- DESCRIPTION OF THE TASK: The data below is to be returned in full and exactly.

[START]

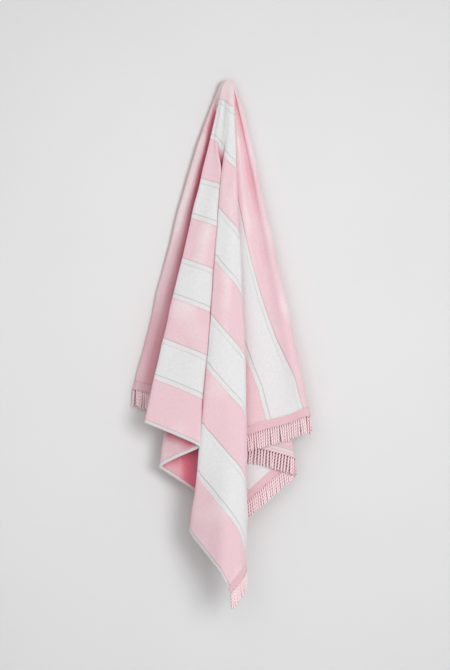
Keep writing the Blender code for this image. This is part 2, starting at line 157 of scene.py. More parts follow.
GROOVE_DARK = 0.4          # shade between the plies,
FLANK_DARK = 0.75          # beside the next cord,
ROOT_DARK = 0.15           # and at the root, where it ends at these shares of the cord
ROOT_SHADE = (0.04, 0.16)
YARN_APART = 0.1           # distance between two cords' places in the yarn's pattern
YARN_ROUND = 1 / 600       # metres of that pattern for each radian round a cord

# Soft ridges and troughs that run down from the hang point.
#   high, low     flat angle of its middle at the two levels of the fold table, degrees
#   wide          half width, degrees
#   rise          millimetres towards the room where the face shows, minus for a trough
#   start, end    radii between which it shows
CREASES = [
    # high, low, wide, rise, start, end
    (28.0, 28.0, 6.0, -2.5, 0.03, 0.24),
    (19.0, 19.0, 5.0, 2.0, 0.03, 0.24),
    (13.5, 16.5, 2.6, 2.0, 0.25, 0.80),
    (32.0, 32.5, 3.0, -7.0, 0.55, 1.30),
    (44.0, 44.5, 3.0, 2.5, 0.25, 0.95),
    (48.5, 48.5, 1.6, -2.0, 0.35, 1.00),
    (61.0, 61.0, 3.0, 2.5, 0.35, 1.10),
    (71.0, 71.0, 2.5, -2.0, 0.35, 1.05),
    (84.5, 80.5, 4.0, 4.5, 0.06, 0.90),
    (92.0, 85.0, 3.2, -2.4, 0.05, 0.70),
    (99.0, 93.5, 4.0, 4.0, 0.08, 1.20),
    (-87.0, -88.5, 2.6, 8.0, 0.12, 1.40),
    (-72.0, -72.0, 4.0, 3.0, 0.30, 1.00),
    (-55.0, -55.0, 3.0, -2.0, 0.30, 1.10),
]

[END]

- FULL ANSWER:
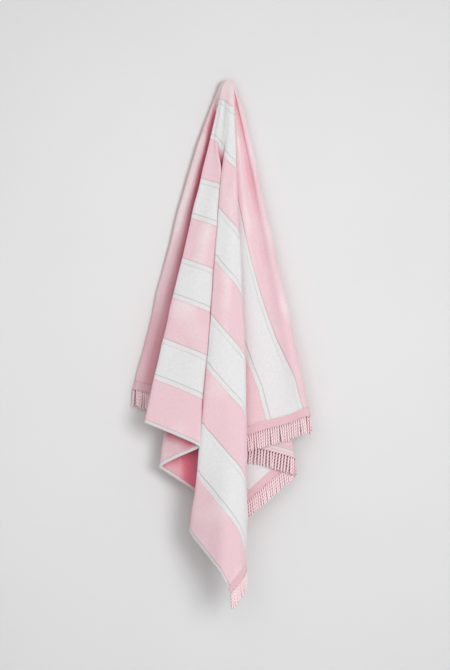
Keep writing the Blender code for this image. This is part 2, starting at line 157 of scene.py. More parts follow.
GROOVE_DARK = 0.4          # shade between the plies,
FLANK_DARK = 0.75          # beside the next cord,
ROOT_DARK = 0.15           # and at the root, where it ends at these shares of the cord
ROOT_SHADE = (0.04, 0.16)
YARN_APART = 0.1           # distance between two cords' places in the yarn's pattern
YARN_ROUND = 1 / 600       # metres of that pattern for each radian round a cord

# Soft ridges and troughs that run down from the hang point.
#   high, low     flat angle of its middle at the two levels of the fold table, degrees
#   wide          half width, degrees
#   rise          millimetres towards the room where the face shows, minus for a trough
#   start, end    radii between which it shows
CREASES = [
    # high, low, wide, rise, start, end
    (28.0, 28.0, 6.0, -2.5, 0.03, 0.24),
    (19.0, 19.0, 5.0, 2.0, 0.03, 0.24),
    (13.5, 16.5, 2.6, 2.0, 0.25, 0.80),
    (32.0, 32.5, 3.0, -7.0, 0.55, 1.30),
    (44.0, 44.5, 3.0, 2.5, 0.25, 0.95),
    (48.5, 48.5, 1.6, -2.0, 0.35, 1.00),
    (61.0, 61.0, 3.0, 2.5, 0.35, 1.10),
    (71.0, 71.0, 2.5, -2.0, 0.35, 1.05),
    (84.5, 80.5, 4.0, 4.5, 0.06, 0.90),
    (92.0, 85.0, 3.2, -2.4, 0.05, 0.70),
    (99.0, 93.5, 4.0, 4.0, 0.08, 1.20),
    (-87.0, -88.5, 2.6, 8.0, 0.12, 1.40),
    (-72.0, -72.0, 4.0, 3.0, 0.30, 1.00),
    (-55.0, -55.0, 3.0, -2.0, 0.30, 1.10),
]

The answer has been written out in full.